With respect to code display, PDF is less flexible than HTML output. Showing the code for reproducibility purposes makes the document longer because chunks of code are interleaved among the narrative text, tables, and figures and cannot be collapsed. That can impair reading flow. One has to either show the code, entirely omit it, or produce two alternate versions of the output files (one showing the code and the other omitting it). I have used the latter approach on several projects, usually by creating a run script that serves as a detailed reproducibility log and does the main computations, then saves out selected R objects that will be used by a deliver script, which produces a report designed for delivery to other people. That latter output will omit the code chunks and emphasize clear, concise, communication of the methods and results.
As with HTML format, you can add a hyperlinked TOC to PDF output, control how many layers of section headings are displayed in it, and use cross-references to embed other navigation hyperlinks in the output. The TOC shows up at the start of the PDF file, below the title and author information. Depending on your PDF reader software, you can also view the TOC in a sidebar. As with HTML output, clicking a topic in the TOC takes you to the relevant section and facilitates navigating long documents. Finally, PDF readers usually have robust search tools for locating strings of text within a document.
Users who want to highlight or annotate parts of a PDF output file can do so easily. Annotation features are available in most PDF reading software.
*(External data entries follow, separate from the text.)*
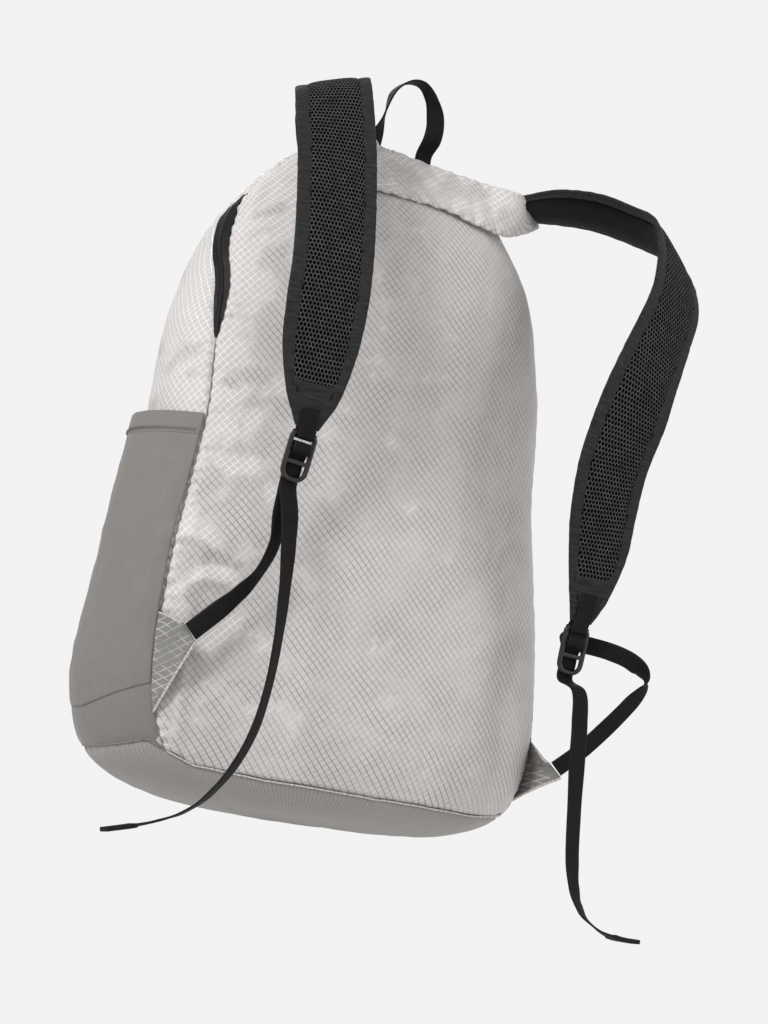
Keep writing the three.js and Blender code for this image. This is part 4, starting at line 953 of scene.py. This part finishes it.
def pocket(side, word):
    flip, columns, rows, hem_rows = side == RIGHT, 110, 120, 16
    points, uv = pocket_grid(side, 16.0, POCKET_CLOTH, columns, rows, 0.7, 18.0)
    cloth = add_sheet("pocket_cloth_" + word, points, STRETCH, uv, ("pocket_" + word,), flip)
    solidify(cloth, 0.9)
    points, uv = pocket_grid(side, 4.5, HEM_HEIGHT + 4, columns, hem_rows, 1.0)
    t = np.linspace(0, 1, hem_rows)[:, None]
    middle = points.mean(axis=(0, 1)) * np.array([1, 1, 0])
    out = unit(points - middle - np.array([0, 0, 1]) * points[..., 2:])
    roll = 0.45 * np.sin(math.pi * t) ** 0.5 - 0.5 * bell(t - 0.93, 0.06)
    points = points + out * roll[..., None]
    nodes = ("pocket_hem_" + word,)
    solidify(add_sheet("pocket_hem_cloth_" + word, points, STRETCH, uv, nodes, flip), 1.8)
    line = points[12, 3:-3] + out[12, 3:-3] * 0.7
    line[:, 2] += 0.9 * (-1.0) ** np.arange(len(line))
    wire("hem_stitch_" + word, line, 0.3, THREAD, sides=5)


def gusset(side, word):
    """The taupe cloth under a pocket, up from the base seam."""
    columns, rows = 90, 40
    start = float(turn_at_seam(share_at(0.09), side, SEAM_SIDE))
    end = -math.pi / 2 + side * POCKET_TURN
    turn = start + (end - start) * np.linspace(0, 1, columns)[None]
    high = climb(share_at(1 - (POCKET_MOUTH + GUSSET_TOP) / HEIGHT))
    share = shares_between(climb(share_at_base(turn)), high, rows)
    turn = np.broadcast_to(turn, share.shape)
    uv = arc_uv(body(share, turn), share, 0)
    edge = np.minimum(uv[..., 0], uv[..., 0][:, -1:] - uv[..., 0])
    rim = np.minimum(np.linspace(0, 1, rows)[:, None] * rows / 3, 1)
    points = skin(share, turn, 0.9 * np.clip(np.abs(edge) / 2.0, 0, 1) * rim, CALM)
    add_sheet("gusset_cloth_" + word, points, STRETCH, uv, flip=side == LEFT)


for side, word in SIDES:
    pocket(side, word)
    gusset(side, word)


# Shoulder straps.
def strap_frames(rows, share, side):
    """A strap's middle line, the ways across it and off its face, its width, and the way it runs."""
    data = smooth_rows(rows, share)
    step = STRAP_STEP / 2
    before, after = (smooth_rows(rows, np.clip(share + s, 0, 1)) for s in (-step, step))
    run = unit(place(*after[:, :3].T) - place(*before[:, :3].T))
    across = unit(data[:, 3:6])
    return place(*data[:, :3].T), across, unit(np.cross(run, across)) * side, data[:, 6] * STRAP_WIDTH, run


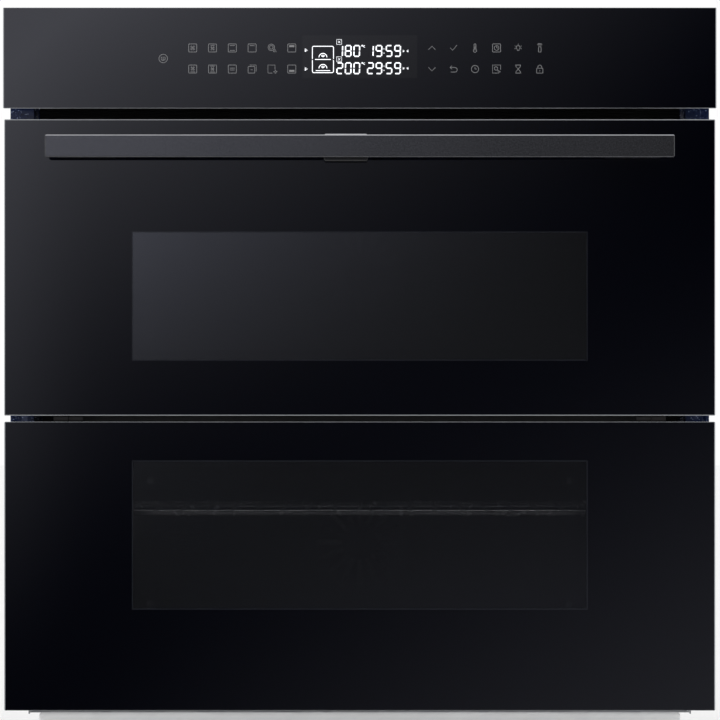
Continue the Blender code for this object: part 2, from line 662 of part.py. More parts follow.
def make_fans():
    plate_front = CAVITY_BACK - FAN_SPACE - ENAMEL
    for name, height in FANS:
        low, high = height - COVER_HEIGHT / 2, height + COVER_HEIGHT / 2
        flare = 0.020 if name == "upper" else -0.009
        outline = fan_cover_outline(low, high, flare)
        cover = plate("fan_cover_" + name, [outline], "Y", plate_front, CAVITY_BACK - FIT, "navy_enamel")
        rim = 0.0015
        cut(cover, block("cover_space_" + name, (-COVER_HALF + rim, plate_front + ENAMEL, low + rim),
                         (COVER_HALF - rim, CAVITY_BACK + 0.01, high - rim)),
            plate("grille_" + name, grille((0.0, height)), "Y", plate_front - 0.002, plate_front + 2 * ENAMEL))

        wall_back = CAVITY_BACK + ENAMEL + FIT
        body = [(SHAFT_BORE, MOTOR_LENGTH), (MOTOR_RADIUS * 0.6, MOTOR_LENGTH), (MOTOR_RADIUS * 0.6, MOTOR_LENGTH - 0.008),
                (MOTOR_RADIUS, MOTOR_LENGTH - 0.010), (MOTOR_RADIUS, 0.006), (MOTOR_RADIUS * 0.8, 0.0), (SHAFT_BORE, 0.0)]
        turned("fan_motor_" + name, [(r, -h) for r, h in reversed(body)], (0.0, wall_back, height), "Y", "steel")

        ring_y = CAVITY_BACK - 0.010
        spread = math.radians(20)
        line = []
        steps = 26
        for i in range(steps + 1):
            turn = spread + (2 * math.pi - 2 * spread) * i / steps
            line.append((RING_RADIUS * math.sin(turn), ring_y, height - RING_RADIUS * math.cos(turn)))
        first, last = Vector(line[0]), Vector(line[-1])
        back = Vector((0.0, TAIL_LENGTH, 0.0))
        line = [tuple(first + back)] + line + [tuple(last + back)]
        tube("ring_heater_" + name, line, HEATER_TUBE, "heater_tube", resolution=1)

        make_fan_wheel(name, height)
        y, z = lamp_place(height)
        lamp = [(0.0, 0.008), (LAMP_RADIUS * 0.6, 0.0068), (LAMP_RADIUS * 0.9, 0.0035), (LAMP_RADIUS, FIT),
                (LAMP_BODY, FIT), (LAMP_BODY, -0.020), (0.0, -0.020)]
        turned("lamp_" + name, lamp, (-CAVITY_HALF, y, z), "X", "lamp_glass", steps=20)


def make_fan_wheel(name, height):
    disc_y = CAVITY_BACK - 0.0200
    shaft_end = CAVITY_BACK + 0.030
    wheel = drum("fan_wheel_" + name, (0.0, disc_y, height), "Y", FAN_RADIUS * 0.95, 0.0012, "steel")
    join(wheel, drum("shaft_" + name, (0.0, (disc_y - 0.004 + shaft_end) / 2, height), "Y", SHAFT,
                     shaft_end - disc_y + 0.004, segments=12))
    blades = 8
    for i in range(blades):
        angle = 2 * math.pi * i / blades
        reach = FAN_RADIUS * 0.65
        centre = Vector((reach * math.cos(angle), disc_y + 0.0045, height + reach * math.sin(angle)))
        half = Vector((FAN_RADIUS * 0.33, 0.0048, 0.0006))
        join(wheel, block(f"blade_{name}_{i}", centre - half, centre + half, turn=-angle, turn_axis="Y"))


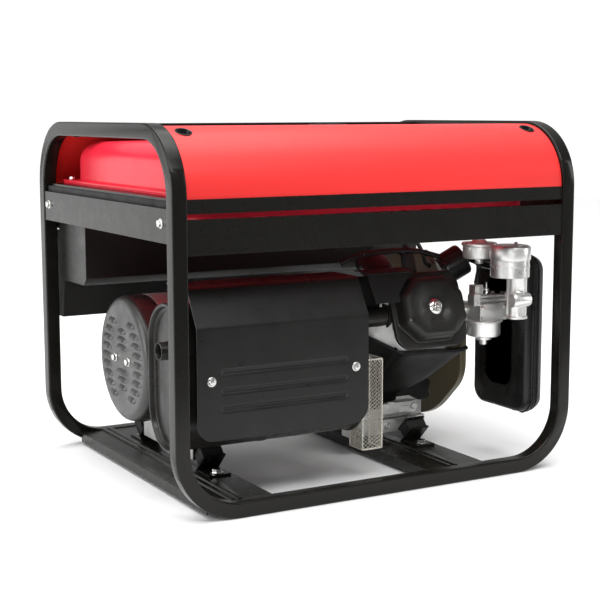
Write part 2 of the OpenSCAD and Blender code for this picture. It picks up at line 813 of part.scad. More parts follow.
module recoil_housing() {
    wall = 2;
    mid = (recoil_x[0] + recoil_x[1]) / 2;
    color("#20201f") difference() {
        union() {
            turned() {
                ring(recoil_r - wall, recoil_r, recoil_x[0], recoil_x[1] - 6);
                ring(recoil_r - 8, recoil_r, recoil_x[0], recoil_x[0] + wall);
                ring(0, recoil_r, recoil_x[1] - 6 - wall, recoil_x[1] - 6);
                ring(0, 40, recoil_x[1] - 6, recoil_x[1]);
            }
            bar_y(crank_y + recoil_r - 6, crank_y + recoil_r + 6, mid - 2, rope_z, 8);
        }
        bar_y(crank_y + recoil_r - 14, crank_y + recoil_r + 7, mid - 2, rope_z, 4);
        for (turn = [0 : 30 : 330]) translate([recoil_x[1] - 9, crank_y, crank_z]) rotate([turn, 0, 0])
            block([0, 50, -6], [4, 78, 6]);
    }
}
module recoil_handle() {
    mid = (recoil_x[0] + recoil_x[1]) / 2 - 2;
    low = crank_y + recoil_r;
    color("#141414") {
        bar_y(low - 8, low + 14, mid, rope_z, 2.5);
        bar_y(low + 7, low + 16, mid, rope_z, 7);
        translate([mid, low + 22, rope_z - 34]) cylinder(h = 62, r = 9);
        for (z = [rope_z - 34, rope_z + 28]) translate([mid, low + 22, z]) sphere(r = 9);
    }
}
module piston() {
    color("#b9bcc0") on_cylinder() difference() {
        translate([0, 0, 96]) cylinder(h = 50, r = bore_d / 2 - 0.1);
        translate([0, 0, 95]) cylinder(h = 42, r = bore_d / 2 - 6);
    }
}
module cylinder_head() {
    port_r = 17;
    color("#c6c6c2") on_cylinder() difference() {
        union() {
            translate([-head_half, -head_half, barrel_end]) cube([2 * head_half, 2 * head_half, 8]);
            translate([-head_half + 8, -head_half + 8, barrel_end]) cube([2 * head_half - 16, 2 *
                head_half - 16, head_end - barrel_end]);
            for (fin = [1 : 3]) translate([-head_half, -head_half, barrel_end + 4 + 9 * fin]) cube([2 *
                head_half, 2 * head_half, 3]);
            translate([-head_half, -head_half, head_end - 6]) cube([2 * head_half, 2 * head_half, 6]);
        }
        translate([0, 0, barrel_end - 1]) cylinder(h = 9, r = bore_d / 2 - 2);
        translate([0, head_half - 30, (barrel_end + head_end) / 2]) rotate([-90, 0,
            0]) cylinder(h = 40, r = 7.5);
        for (side = [-1, 1]) translate([side * (head_half - 25), 0, (barrel_end + head_end) / 2])
            rotate([0, side * 90, 0]) cylinder(h = 40, r = port_r - 4);
    }
}
// Rocker cover: flange with a chamfered raised boss and one bolt in the middle
module boss_outline(w, h, cut) {
    polygon([
        [-w / 2 + cut, -h / 2], [w / 2 - cut, -h / 2], [w / 2, -h / 2 + cut], [w / 2, h / 2 - cut],
        [w / 2 - cut, h / 2], [-w / 2 + cut, h / 2], [-w / 2, h / 2 - cut], [-w / 2, -h / 2 + cut]
    ]);
}
module head_cover() {
    color("#1e1e1d") on_cylinder() difference() {
        union() {
            translate([0, 0, head_end]) linear_extrude(flange_end - head_end) soft_rect(134, 122, 26);
            translate([0, 0, flange_end]) linear_extrude(boss_end - flange_end) boss_outline(118, 100, 28);
        }
        translate([0, 0, head_end - 1]) linear_extrude(boss_end - head_end - 2) boss_outline(110, 92, 26);
        translate([0, 0, boss_end - 6]) cylinder(h = 10, r = 4.5);
    }
    color("#d0d0cd") on_cylinder() {
        translate([0, 0, boss_end]) cylinder(h = 4, r = 10);
        translate([0, 0, boss_end + 4]) cylinder(h = 6, r = 6.5, $fn = 6);
        translate([0, 0, boss_end - 3]) cylinder(h = 3, r = 4.5);
    }
}
// Cap on the plug and its lead to the coil behind the blower
lead_route = [
    [141, -96, 342], [141, -92, 352], [158, -84, 357], [186, -62, 346], [212, -40, 326], [226, -28,
        308], [237.6, -24, 300]
];
module spark_plug() {
    plug = (barrel_end + head_end) / 2;
    color("#1a1a1a") {
        on_cylinder() translate([0, 0, plug]) rotate([-90, 0, 0]) {
            translate([0, 0, head_half - 24]) cylinder(h = 28, r = 7);
            translate([0, 0, head_half + 4]) cylinder(h = 34, r = 11);
            translate([0, 0, head_half + 38]) cylinder(h = 14, r = 5);
        }
        run_through(lead_route, 3.5);
    }
}
// Cup of the crankcase breather with the hose that feeds its vapour back to the intake
module breather() {
    axis = [0.8, -0.3, 0.5] / norm([0.8, -0.3, 0.5]);
    mid = [230, -103, 312];
    half = 20;
    color("#191919") {
        rod_between(mid - half * axis, mid + half * axis, 26);
        rod_between(mid - (half + 4) * axis, mid - (half - 2) * axis, 22);
        run_through([mid + (half - 6) * axis, [254, -116, 318], [257, -142, 314], [255, -170, 314],
            [253, -188.7, 314]], 6);
    }
}
module dipstick() {
    color("#151515") on_dipstick() {
        translate([0, 0, 12.5]) cylinder(h = 9, r = 15, $fn = 12);
        translate([0, 0, -2]) cylinder(h = 15, r = 8.4);
        translate([0, 0, -24]) cylinder(h = 24, r = 2.5);
    }
}

// ---- intake ----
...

The Quarto branding tools used for HTML don’t yet seem to support PDF output. Quarto’s support for inserting raw LaTeX code gives you access to tons of tools for controlling output typesetting, layout, and branding. You can customize fonts and colors, insert logos, control figure and table placement, add page breaks, and more. That may sometimes require digging into the nuances of LaTeX to get specific formatting. That can be a bit challenging at times but web searches, combined with some patience and tinkering can yield good solutions.